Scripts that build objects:
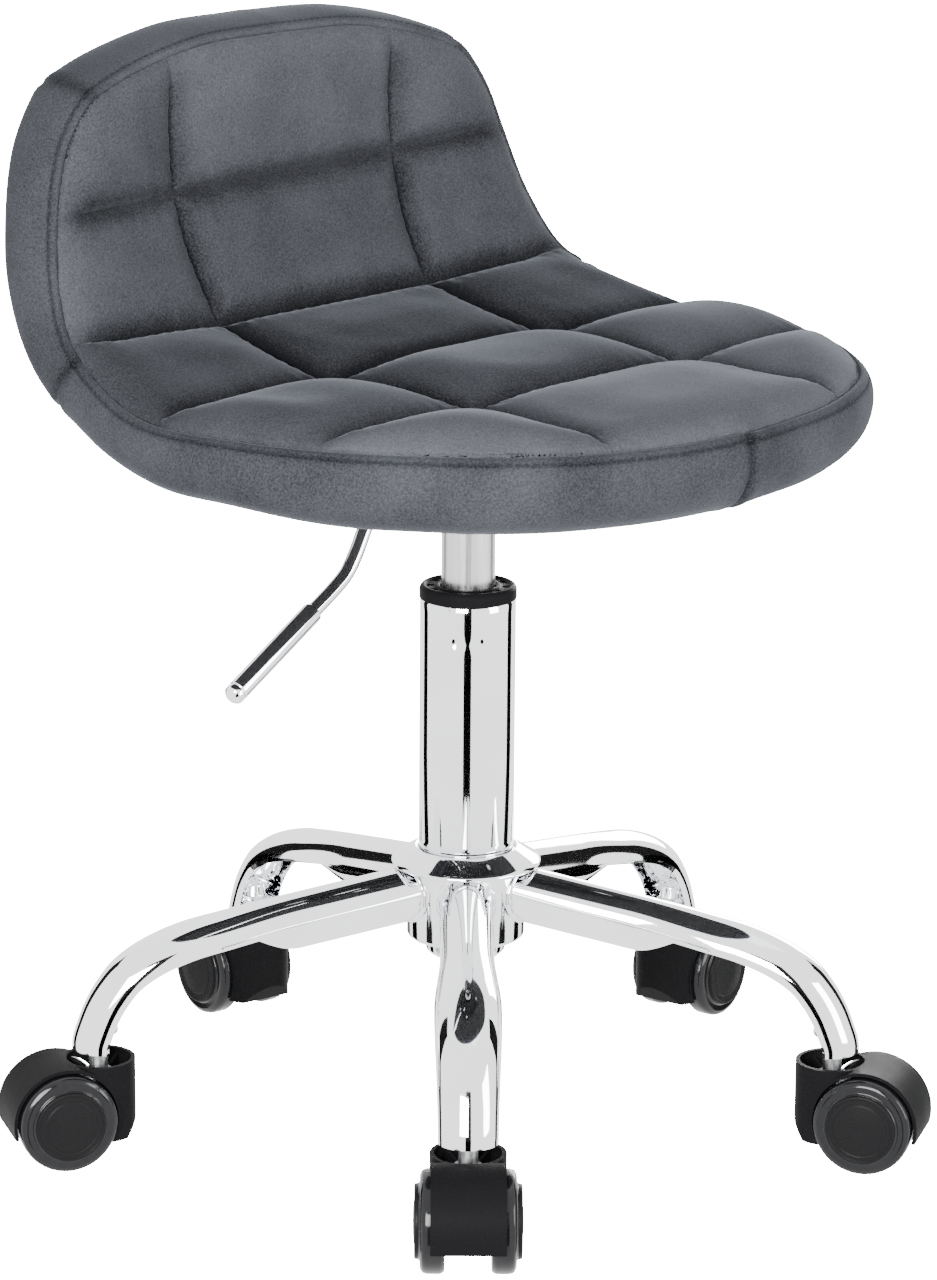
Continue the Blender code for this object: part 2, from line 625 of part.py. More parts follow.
def add_lift(spindle, seat):
    rod, clip, bumper, wall, seal, button = lift_meshes()
    add_node("piston_rod", rod, "satin steel", spindle)
    add_node("retaining_clip", clip, "zinc steel", spindle)
    add_node("rubber_bumper", bumper, "rubber", spindle)
    add_node("gas_cylinder", wall, "satin steel", seat)
    add_node("cylinder_seal", seal, "rubber", seat)
    valve = add_pivot("valve_axis", (0, 0, CYLINDER_TOP + DATUM), seat)
    add_node("valve_button", button, "brass", valve)


def add_plate(seat):
    socket = turned([(14.4, 318.2), (17.2, 318.2), (18, 319), (18, 339.6), (14.4, 339.6)], 32)
    bolt = turned([(0, 351.6), (4.6, 351.6), (5.6, 353), (5.6, 355.4), (3, 355.4), (3, 374), (0, 374)], 12)
    add_node("plate_socket", socket, "chrome", seat)
    add_node("seat_plate", plate_mesh(), "black plastic", seat)
    for k, place in enumerate(bolt_places()):
        add_node(f"plate_bolt_{k + 1}", bolt, "zinc steel", seat, Matrix.Translation((0, 0, DATUM)) @ place)
    lever = add_pivot("lever_pivot", (-52 * MM, 0, LEVER_HEIGHT + DATUM), seat)
    add_node("lever_rod", rod_along(LEVER_ROUTE, LEVER_RADIUS), "chrome", lever)
    add_node("lever_sleeve", sleeve_mesh(), "chrome", lever)


def main():
    clear_scene()
    add_base()
    add_casters()
    spindle = add_pivot("column_swivel", (0, 0, COLUMN_BOTTOM + DATUM))
    seat = add_pivot("lift_slide", (0, 0, CYLINDER_BOTTOM + DATUM), spindle)
    add_lift(spindle, seat)
    add_plate(seat)
    add_seat(seat)


main()
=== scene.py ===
# Adjustable swivel stool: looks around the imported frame. Metres, +Z up, floor at Z = 0.
import math

import bmesh
import bpy
import numpy as np
from mathutils import Matrix, Vector, noise


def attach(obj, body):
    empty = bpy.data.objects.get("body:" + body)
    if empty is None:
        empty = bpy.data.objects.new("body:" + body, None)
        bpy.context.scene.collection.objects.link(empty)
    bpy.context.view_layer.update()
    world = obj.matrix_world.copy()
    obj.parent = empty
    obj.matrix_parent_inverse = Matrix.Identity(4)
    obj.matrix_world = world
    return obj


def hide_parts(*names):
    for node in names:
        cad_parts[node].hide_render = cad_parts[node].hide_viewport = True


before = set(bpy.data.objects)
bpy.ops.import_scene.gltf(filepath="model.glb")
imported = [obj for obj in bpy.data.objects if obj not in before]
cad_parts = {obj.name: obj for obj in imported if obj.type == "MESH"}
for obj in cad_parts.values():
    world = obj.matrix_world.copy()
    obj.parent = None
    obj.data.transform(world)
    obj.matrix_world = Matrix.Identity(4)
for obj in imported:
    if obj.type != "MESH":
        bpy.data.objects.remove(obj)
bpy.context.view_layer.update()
mm = 0.001
datum = 3.2 * mm  # the base, column and seat are counted from here
fromDatum = Matrix.Translation((0, 0, datum))
print("frame loaded")


# Curves and meshes

def splineAt(points, at):
    # Points on a smooth curve, by chord length
    points = np.array(points, float)
    knots = np.concatenate([[0], np.cumsum(np.linalg.norm(np.diff(points, axis=0), axis=1))])
    at = np.clip(np.asarray(at, float), 0, knots[-1])
    i = np.clip(np.searchsorted(knots, at, side="right") - 1, 0, len(points) - 2)
    span = knots[i + 1] - knots[i]
    u = ((at - knots[i]) / span)[..., None]
    order = np.arange(len(points))
    low = np.maximum(order - 1, 0)
    high = np.minimum(order + 1, len(points) - 1)
    slope = (points[high] - points[low]) / (knots[high] - knots[low])[:, None]
    s = span[..., None]
    return ((2 * u**3 - 3 * u**2 + 1) * points[i] + (u**3 - 2 * u**2 + u) * s * slope[i]
            + (-2 * u**3 + 3 * u**2) * points[i + 1] + (u**3 - u**2) * s * slope[i + 1])


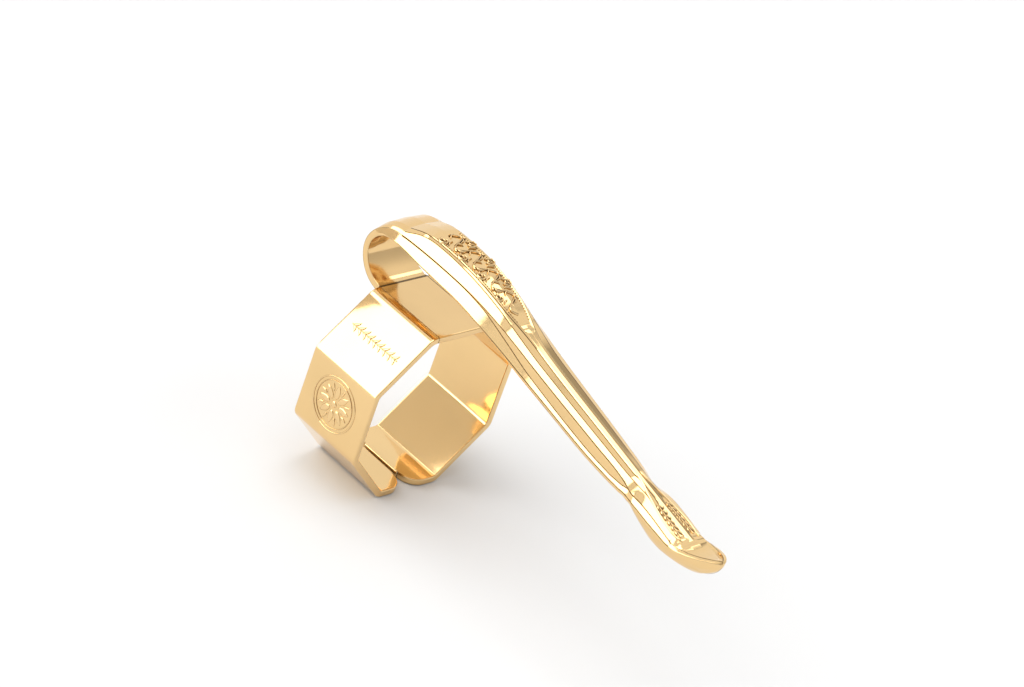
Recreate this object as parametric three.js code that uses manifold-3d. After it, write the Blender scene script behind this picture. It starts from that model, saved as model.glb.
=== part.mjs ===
// A pocket clip for an eight-sided pen cap, folded from one strip of plated sheet brass.
// The strip makes an eight-sided band that springs over the cap, a loop behind the band that acts as the
// spring, and a channel-shaped arm that runs forward over the band to a rounded foot.
// Millimetres. +X runs along the pen towards the tip of the arm, +Y is the left side, +Z is up.
// The origin is the centre of the band, on the pen's axis. The strip is divided along its fold lines.

import * as THREE from "three";
import { mergeVertices } from "three/addons/utils/BufferGeometryUtils.js";
import Module from "manifold-3d";

const wasm = await Module();
wasm.setup();

// Driving dimensions.
const SHEET = 0.5;
const CAP_FLATS = 12.4; // across the flats of the cap that the band grips
const BAND_WIDTH = 6.3; // along the pen
const JOIN_GAP = 0.1; // between two neighbouring stretches of the strip
const SEAM_GAP = 0.3; // between the two tabs under the pen
const FOLD = Math.PI / 4;
const TOP_FOLD_RADIUS = 1.05; // to the middle of the sheet, beside the top wall
const LOW_FOLD_RADIUS = 0.65; // to the middle of the sheet, at the other folds
const TAB_CORNER = 1.4;
const MEDALLION = { outer: 2.0, inner: 1.75, rise: 0.1 };

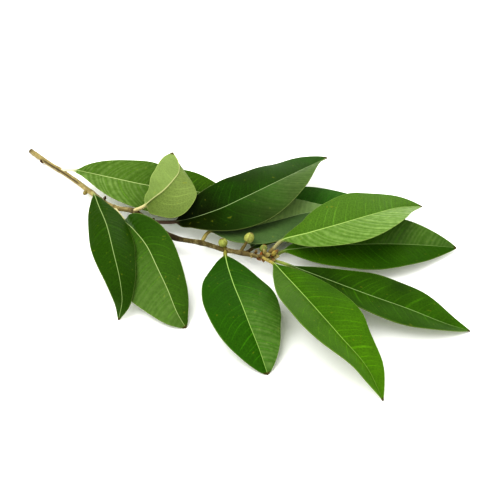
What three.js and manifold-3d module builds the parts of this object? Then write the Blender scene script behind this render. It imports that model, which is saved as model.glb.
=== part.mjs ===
// A cut branch of bay laurel (Laurus nobilis), lying on a table: a woody stem, twelve leathery
// leaves on short stalks, and the small buds that sit on the stem. Units are millimetres, +Z is
// up, and the branch rests on z = 0 with the origin under the middle of the space it takes up.
// The stem runs from its cut end at -X to its growing tip, where the last four leaves spread.
import * as THREE from "three";
import { mergeVertices } from "three/addons/utils/BufferGeometryUtils.js";
import Module from "manifold-3d";

const wasm = await Module();
wasm.setup();

// ---- Driving dimensions: the stem ---------------------------------------------------------

// The stem's centre line from the cut end to the growing tip. It bends a little at each joint
// that a leaf grows from.
const STEM_LINE = [
  [-111, 84, 2],
  [-98, 71, 3],
  [-93, 66, 4],
  [-83, 55, 6],
  [-74, 45, 7],
  [-61, 32, 8.5],
  [-51, 29, 9],
  [-42, 21, 9],
  [-30, 10, 9],
  [-16, 6, 9],
  [-4, 1, 9],
  [4, -1, 9],
  [13, -3.5, 9],
  [19, -4, 9],
];
const JOINTS = [2, 4, 5, 6, 7, 8, 9, 10, 11, 13];
const STEM_CUT_RADIUS = 1.4;
const STEM_TIP_RADIUS = 1.15;
const JOINT_SWELL = 0.4;
const JOINT_REACH = 2.5;
const STEM_STEPS = 56;
const STEM_SIDES = 10;
const BARK = { color: 0xb3a363, roughness: 0.7 };

// Leaf stalks and buds grow out of the stem, and meet it across this gap.
const GAP = 0.35;

// ---- Driving dimensions: the leaves -------------------------------------------------------

const STALK_RADIUS = 0.8;
const STALK_EDGE = 0.2;
const STALK_STEPS = 4;
const BLADE_THICKNESS = 0.4;
const BLADE_STEPS = 15;
const TIP_HALF_WIDTH = 0.35;
const BASE_SHARE = 0.08;
const MIDRIB_DEPTH = 0.7;
const MIDRIB_TAPER = 0.8;

const LEAF_ROUGHNESS = 0.4;

// Places across the blade, from its left margin through the midrib to its right margin.
const ACROSS = [-1, -0.6, -0.12, 0, 0.12, 0.6, 1];

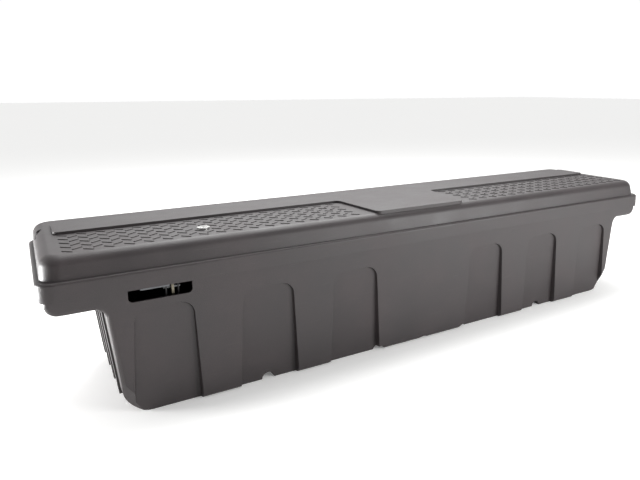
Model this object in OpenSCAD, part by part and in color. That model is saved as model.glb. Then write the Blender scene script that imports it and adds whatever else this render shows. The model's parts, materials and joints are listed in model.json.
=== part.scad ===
// Crossover truck tool box: a deep moulded tub that hangs between a pick-up's bed rails,
// one hinged lid, a slam latch with a key lock, and two gas struts.
// X runs along the box, +Y is the hinge side, +Z is up, and the origin is under the middle.

/* [Tub] */
// Length of the tub's floor, between the feet of its leaning end walls
floor_l = 1494; // [1440:1:1500]
// Depth of the tub's floor, front to back
floor_w = 382; // [376:1:386]
// How far each end wall leans out between the floor and the wings
end_lean = 28; // [20:1:32]
// How far the front and back walls lean out between the floor and the wings
side_lean = 9; // [4:1:10]
// Height of the wings' undersides, which rest on the bed rails
rail_z = 247; // [240:1:252]
// Length of the tub over its wings
wing_l = 1756; // [1740:1:1760]
// Depth of the tub at its rim
rim_w = 402; // [398:1:404]
// Height of the top of the rim
rim_z = 300; // [298:1:302]
// Thickness of the moulded tub wall
wall = 6; // [5:0.5:7]

/* [Lid] */
// Length of the lid over its skirt
lid_l = 1778; // [1772:1:1790]
// Depth of the lid over its skirt
lid_w = 420; // [418:1:424]
// Height of the skirt's lower edge
lid_z = 280; // [278:1:284]
// Height of the skirt band
skirt_h = 38; // [36:1:40]
// Width of the ledge between the skirt and the dome
ledge_w = 8; // [6:1:12]
// Height of the tread panels above the ledge
dome_h = 46; // [42:1:50]
// Height of the raised plateau above the tread panels
plateau_h = 6; // [4:1:9]
// Thickness of the moulded lid wall
lid_wall = 5; // [4:0.5:6]
// How far the lid opens, in degrees
lid_open = 80; // [60:1:85]

/* [Front panels and grooves] */
// Width of a recessed panel at the floor
panel_w = 138; // [120:1:144]
// How much narrower a panel is on each side at its top
panel_taper = 11; // [4:1:16]
// Height of the panels' tops
panel_z = 233; // [220:1:236]
// Depth of a recessed panel
panel_deep = 15; // [8:1:18]
// Radius of a panel's top corners
panel_r = 28; // [15:1:32]
// Half the width of a groove across the underside
groove_half = 15; // [10:1:18]

/* [Hand slot and lock] */
// Middle of the hand slot along the box
slot_x = -669; // [-672:1:-666]
// Length of the hand slot
slot_l = 126; // [120:1:130]
// Height of the slot's lower edge
slot_z = 251.5; // [251:0.5:252]
// Place of the key lock along the box
lock_x = -553; // [-555:1:-550]
// Place of the key lock across the box
lock_y = -105; // [-106:1:-104]

/* [Hinges and struts] */
// Distance of the outer hinges from the middle
hinge_x = 600; // [500:1:620]
// Length of a hinge leaf
leaf_l = 100; // [80:2:110]
// Distance of the struts from the middle
strut_x = 735; // [730:1:736]
// Length of a closed strut between its two eyes
strut_shut = 245; // [240:1:250]
// Length of an open strut between its two eyes
strut_out = 405; // [400:1:408]

/* [Hidden] */
$fn = 48;
big = 4000;

plastic = "#5b5759";
dark_plastic = "#2b2a2b";
rubber = "#1c1c1d";
zinc = "#b9bcbf";
steel = "#8f9296";
black_paint = "#232425";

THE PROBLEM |
Copy out precisely the lines from the line with "imported = [obj" to the line with "# Curves and meshes" in the material above, including those two lines and omitting all the rest.

RESPONSE TO THIS EXERCISE |
imported = [obj for obj in bpy.data.objects if obj not in before]
cad_parts = {obj.name: obj for obj in imported if obj.type == "MESH"}
for obj in cad_parts.values():
    world = obj.matrix_world.copy()
    obj.parent = None
    obj.data.transform(world)
    obj.matrix_world = Matrix.Identity(4)
for obj in imported:
    if obj.type != "MESH":
        bpy.data.objects.remove(obj)
bpy.context.view_layer.update()
mm = 0.001
datum = 3.2 * mm  # the base, column and seat are counted from here
fromDatum = Matrix.Translation((0, 0, datum))
print("frame loaded")


# Curves and meshes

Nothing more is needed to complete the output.